Caro’s current office, which he moved to last summer, is itself a kind of museum of a vanishing analog world, down to a closet holding some of his 11 stockpiled Smith Coronas, ready to be cannibalized for parts.

An elaborate typed outline of his book in progress is tacked to corkboards lining the walls. Caro — who writes his first drafts by hand on legal pads — pulled out a thick binder to show how he writes each sentence from the outline on a loose sheet of lined paper. Next, he lists interviews and documents that support the point, all indexed according to a complicated, idiosyncratic system.

But the real guts of the operation are in an adjacent room, in the files and cabinets holding his interview notes and other documents, including diaries and notes given to him over the years by Johnson associates and other journalists.

Caro popped open a cabinet filled with reporter’s notebooks and pulled a purple Scribbletex pad labeled “LBJ I”; inside were his first interviews, with Lady Bird Johnson and Sam Houston Johnson, the president’s brother.

He then pulled out “LBJ XXXII,” flipping through pages covered with neatly handwritten notes and, on one page, a list of cryptic numbers.

“I hate flying, so I always write out how many minutes are left,” he said, laughing.

One of his rules — Caro does not use a tape recorder — is to always type up his interview notes before going to bed, so as not to forget facial expressions or other details. “He can’t seem to sit still,” reads a note atop a transcript of one of his interviews with Moses.

On a folder holding his 22 formal interviews with Horace Busby, a longtime Johnson aide, Caro pointed out a long-ago scribbled reminder: “With Busby the key thing is to SHUT UP! He doesn’t want to hear one word from you. His eyes get bored the minute you open your mouth to say anything.”

As the interview drew to a close, Caro pulled out the photocopy of one of his most famous discoveries: an unpublished memoir by Luis Salas, a Texas election judge, explaining how he had helped Johnson eke out an 87-vote victory in his 1948 Senate race, by assigning him votes cast for his opponent.

In “Working,” Caro describes how in 1986, a decade into work on the Johnson biography, he finally tracked Salas down in a mobile home near Houston. Caro was seeking hard proof that the election had been stolen.
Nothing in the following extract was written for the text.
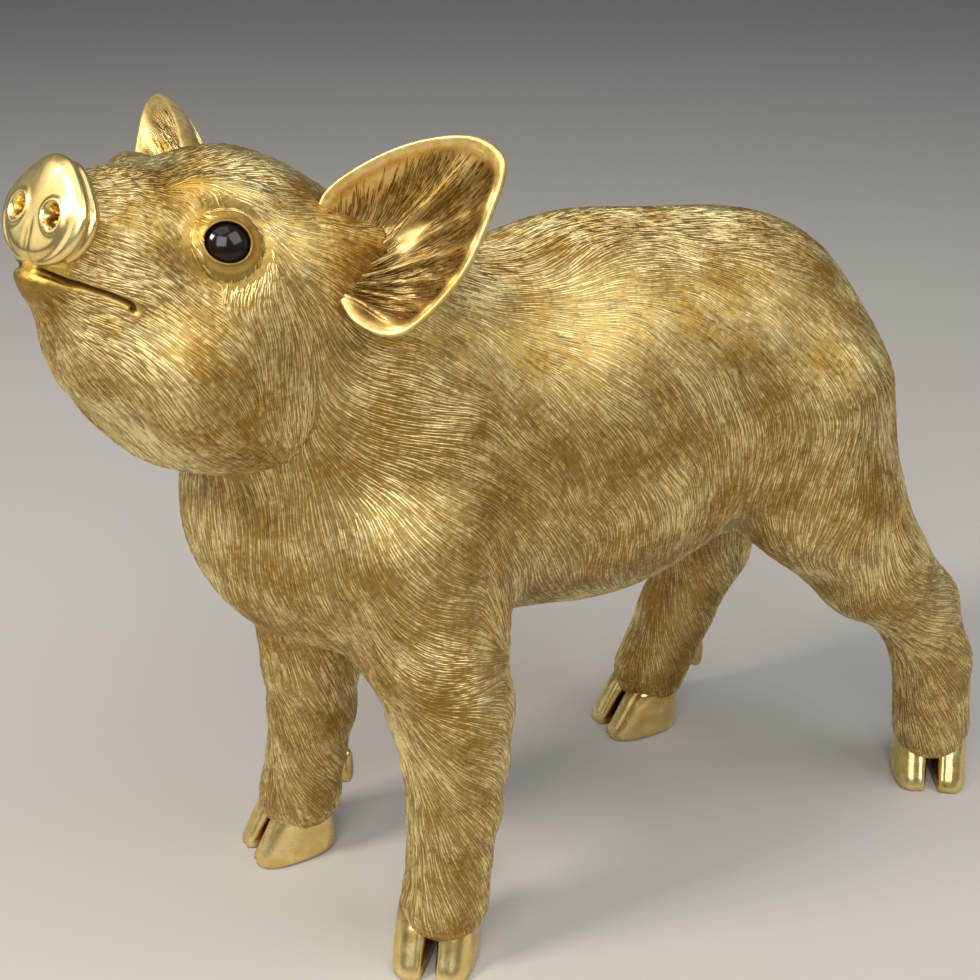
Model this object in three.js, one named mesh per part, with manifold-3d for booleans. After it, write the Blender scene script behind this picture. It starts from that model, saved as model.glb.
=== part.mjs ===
import * as THREE from 'three';
import { mergeVertices } from 'three/addons/utils/BufferGeometryUtils.js';
import Module from 'manifold-3d';

const wasm = await Module();
wasm.setup();

// Standing piglet figurine. Millimetres, nose towards +X, the piglet's left towards +Y, up +Z.
// The body is one cast piece. Two glass eyes are pieces of their own and sit in sockets.

// Driving dimensions
const figure_length = 330;
const skin_cell = 9.3;
const shortest_edge = 1;
const finest_edge = 0.05;
const eye_diameter = 14;
const eye_set_depth = 3.2;
const socket_clearance = 0.3;
const lid_thickness = 2.4;
const lid_root = 4.4;
const snout_width = 30;
const snout_height = 27;
const snout_depth = 13;
const nostril_width = 5;
const nostril_height = 6.4;
const nostril_depth = 4;
const nostril_spacing = 13.4;
const mouth_groove = 2;
const ear_length = 53.5;
const ear_width = 42.5;
const ear_thickness = 4.2;
const ear_cup_depth = 12;
const ear_fold_height = 1.5;
const hoof_length = 31;
const hoof_width = 31;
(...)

In the middle of their interview, Salas suddenly fished the manuscript out of a trunk, saying, “I have written it all down.”

In his office, Caro read aloud a passage that might serve as a gloss on his own exhaustive, still-unfinished work.

“Maybe I pass away before I see my book published,” Salas wrote, “but someday it will come out because it is part of the history of the United States, and people have the right to know the exact truth.”